A proliferation of petrol stations is also heading to ODZ land, with an area totalling over five times the size of the Floriana Granaries earmarked around the island. All these fuel pumps, some within half a kilometre of each other, are utterly unnecessary, a testimony to the unbridled greed that seems to have gripped the sector and swept the government up with it.

Likewise the applications for old people’s homes on ODZ land, such as for Wied Għomor, Swieqi, the locality’s ‘last green lung’ – which in a rare flowering of common sense has thankfully been rejected – as well as in an area near the Ta’ Pinu Basilica, in Għarb, one of Gozo’s most beautiful zones.

The approval of mega projects, some of which will uglify Malta to a whole new level, epitomises the construction mania that has taken hold. The government, as exemplified by its political appointees on the Planning Authority, takes everything but a holistic approach to such ventures. It seems not to give a hoot about the effects of such development on the locality in question, on its residents and on the infrastructure, whether such projects are going to destroy the landscape or townscape, or indeed if they are actually feasible.

In Sliema alone, there are three such projects: Fortina and Fort Cambridge, which are expected to be approved, and Townsquare, which has been approved (although appealed) and where work has already started. All three, in a residential area, are within walking distance of one another. Plenty of other high-rise projects are going up or are in the pipeline: Pender Gardens, City Centre (ITS site) and Mercury House in Paceville as well as others in Qawra, Ġżira and Mrieħel.

Does this not have a whiff of irrational exuberance? Will demand for all the units flooding the market be sustained? Is there no one in government questioning the goldrush and urging caution, despite the Prime Minister’s swaggering reassurance last week that there is no bubble? Make hay indeed...

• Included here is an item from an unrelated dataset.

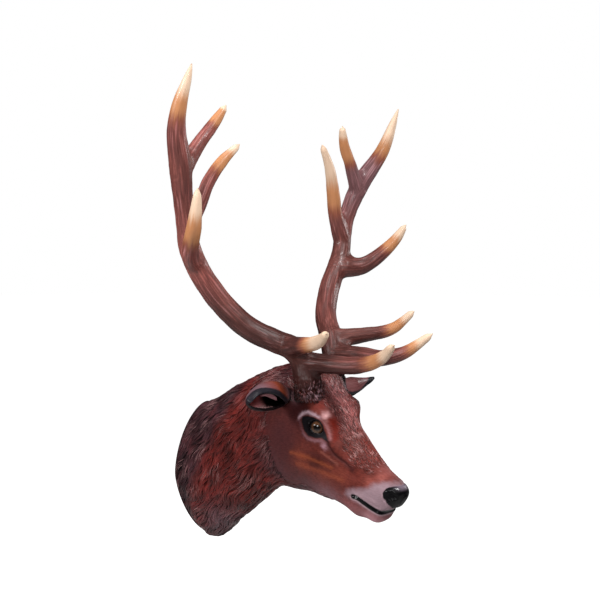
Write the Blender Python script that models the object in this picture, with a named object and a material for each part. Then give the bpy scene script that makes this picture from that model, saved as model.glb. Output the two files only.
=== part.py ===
"""Red deer stag head, a life-size painted casting that hangs on a wall.

The wall is the plane Y = 0, the stag looks along -Y and Z points up. The origin is a point of
the flat back of the neck. Every place below is given as (side, forward, height) in metres, where
forward is the distance from the wall, so its Y is minus that. The stag's left side is +X.
"""

import math
from dataclasses import dataclass

import bmesh
import bpy
import numpy as np
from mathutils import Vector

GAP = 0.0003
MERGE = 0.00001

# ---- neck and head --------------------------------------------------------------------------


@dataclass(frozen=True)
class Station:
    """One cross-section of the body, standing on the midline between a top and a low point."""

    top_forward: float
    top_height: float
    low_forward: float
    low_height: float
    half_width: float
    widest: float  # where the greatest width lies, from 0 at the low point to 1 at the top
    top_power: float  # 2 gives an ellipse, more gives squarer shoulders
    low_power: float


BODY_STATIONS = (
    Station(0.000, 0.189, 0.000, -0.178, 0.118, 0.50, 1.72, 1.50),
    Station(0.076, 0.217, 0.052, -0.186, 0.119, 0.53, 1.95, 1.75),
    Station(0.150, 0.255, 0.128, -0.124, 0.116, 0.54, 2.05, 1.90),
    Station(0.226, 0.290, 0.200, -0.067, 0.106, 0.54, 2.10, 2.00),
    Station(0.295, 0.315, 0.258, -0.023, 0.094, 0.55, 2.10, 2.00),
    Station(0.345, 0.325, 0.298, -0.004, 0.085, 0.58, 2.10, 1.95),
    Station(0.388, 0.322, 0.345, -0.001, 0.081, 0.62, 2.10, 1.85),
    Station(0.430, 0.299, 0.393, 0.001, 0.078, 0.64, 2.20, 1.80),
    Station(0.467, 0.257, 0.435, -0.005, 0.075, 0.65, 2.20, 1.80),
    Station(0.504, 0.212, 0.474, -0.010, 0.067, 0.63, 2.15, 1.85),
    Station(0.543, 0.167, 0.511, -0.020, 0.056, 0.58, 2.10, 1.95),
    Station(0.582, 0.128, 0.542, -0.034, 0.048, 0.54, 2.10, 2.05),
    Station(0.615, 0.098, 0.572, -0.035, 0.043, 0.52, 2.10, 2.15),
    Station(0.645, 0.077, 0.602, -0.038, 0.039, 0.52, 2.20, 2.20),
    Station(0.665, 0.063, 0.627, -0.026, 0.034, 0.52, 2.30, 2.20),
    Station(0.678, 0.051, 0.646, -0.008, 0.025, 0.52, 2.20, 2.10),
    Station(0.681, 0.038, 0.663, 0.010, 0.011, 0.50, 2.00, 2.00),
)


@dataclass(frozen=True)
class Swell:
    """A soft rise or hollow of the surface, the same on both sides of the head."""

    side: float
    forward: float
    height: float
    reach: float
    rise: float


BODY_SWELLS = (
    Swell(0.062, 0.487, 0.218, 0.019, 0.0215),  # brow ridge over the eye
    Swell(0.060, 0.468, 0.240, 0.022, 0.0060),  # upper end of the brow ridge
    Swell(0.040, 0.522, 0.178, 0.018, -0.0040),  # dip where the ridge meets the bridge
    Swell(0.072, 0.446, 0.196, 0.018, 0.0030),  # rear rim of the eye socket
    Swell(0.068, 0.497, 0.143, 0.024, 0.0045),  # cheek bone below the eye
    Swell(0.074, 0.462, 0.179, 0.015, -0.0090),  # eye socket
    Swell(0.070, 0.410, 0.092, 0.042, 0.0075),  # jaw muscle
    Swell(0.070, 0.420, 0.235, 0.022, -0.0050),  # temple
    Swell(0.052, 0.428, 0.280, 0.024, 0.0160),  # foot of the antler
    Swell(0.000, 0.452, 0.272, 0.020, 0.0030),  # crown between the antlers
    Swell(0.046, 0.560, 0.082, 0.022, -0.0040),  # hollow in front of the cheek
    Swell(0.032, 0.646, 0.044, 0.017, 0.0040),  # nostril wing
    Swell(0.018, 0.607, -0.026, 0.014, 0.0030),  # chin
)

BODY_RINGS = 37
BODY_SIDES = 30

NECK_CUT_TOP = (0.355, 0.345)  # forward and height of the parting line behind the ears
NECK_CUT_LOW = (0.296, -0.030)
MOUTH_FRONT = (0.700, -0.027)  # the mouth line runs straight from here to the mouth's corner
MOUTH_CORNER = (0.555, 0.022)
MOUTH_SLOPE = (MOUTH_FRONT[1] - MOUTH_CORNER[1]) / (MOUTH_FRONT[0] - MOUTH_CORNER[0])
JAW_REAR_FORWARD = 0.280
LIPS_APART = 0.0030

EYE_RADIUS = 0.0215
EYE_PLACE = (0.0575, 0.4600, 0.1790)
LID_OPENING_PLACE = (0.0780, 0.4640, 0.1790)
LID_OPENING_HALF_SIZES = (0.0130, 0.0235, 0.0155)
LID_TILT_DEG = 42.0

NOSE_PLACE = (0.0, 0.6660, 0.0370)
NOSE_HALF_SIZES = (0.0300, 0.0270, 0.0245)
NOSE_TILT_DEG = -24.0

# ---- ears -----------------------------------------------------------------------------------


@dataclass(frozen=True)
class EarRing:
    """One section across the ear: a crescent round a centre, open between two angles."""

    side: float
    forward: float
    height: float
    radius: float
    wall: float
    upper_edge_deg: float  # from straight forward, turning up
    lower_edge_deg: float


EAR_RINGS = (
    EarRing(0.062, 0.366, 0.2520, 0.0170, 0.0060, 20.0, 335.0),
    EarRing(0.082, 0.371, 0.2580, 0.0225, 0.0055, 28.0, 325.0),
    EarRing(0.104, 0.377, 0.2620, 0.0300, 0.0050, 40.0, 305.0),
    EarRing(0.130, 0.384, 0.2620, 0.0325, 0.0048, 50.0, 292.0),
    EarRing(0.158, 0.390, 0.2605, 0.0300, 0.0045, 54.0, 286.0),
    EarRing(0.186, 0.394, 0.2580, 0.0245, 0.0042, 56.0, 284.0),
    EarRing(0.212, 0.398, 0.2565, 0.0165, 0.0038, 58.0, 282.0),
    EarRing(0.230, 0.401, 0.2565, 0.0090, 0.0034, 60.0, 280.0),
    EarRing(0.239, 0.403, 0.2570, 0.0045, 0.0030, 62.0, 278.0),
)
EAR_TIP_LIFT = {"left": 0.012, "right": 0.000}  # the left ear tip is held a little higher
EAR_ARCH = {"left": -0.011, "right": 0.004}  # and its middle hangs lower
EAR_SPAN = {"left": 0.84, "right": 1.00}
EAR_ARC_POINTS = 9
EAR_LENGTH_RINGS = 11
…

This trend is reflected in smaller but more widespread development: the approval of applications for apartment blocks irrespective of the character of the urban surroundings, the confined spaces or the multitude of gross inconveniences caused to neighbours, such as having to put up with contractors who block narrow roads, damage pavements and fill the air with dust and noise for months or years on end.

Rather than being based on solid social democratic values, this government’s approach has been savagely neo-liberal and laissez-faire. The construction industry is being allowed to do as it pleases while trampling on the rights of ordinary people and the interests of future generations.

This is not a call to stop construction. The industry is a major player in the economy and the demand for property has been fuelled by foreigners fulfilling the demand for labour. However, there is an urgent need to restore balance, to have a more comprehensive approach to planning that would protect the environment, our heritage, the long-term health of the economy and the ordinary, long-suffering citizen.

Unfortunately, the demands of political party funding make this an unrealistic proposition. Both major parties have their own cosy relationship with the construction industry. It’s an indecent threesome. It’s about time, though, that the Nationalist Party joins its partner in on the Opposition benches, the Democratic Party, and makes the environment a key policy area that distinguishes it from the Labour Party.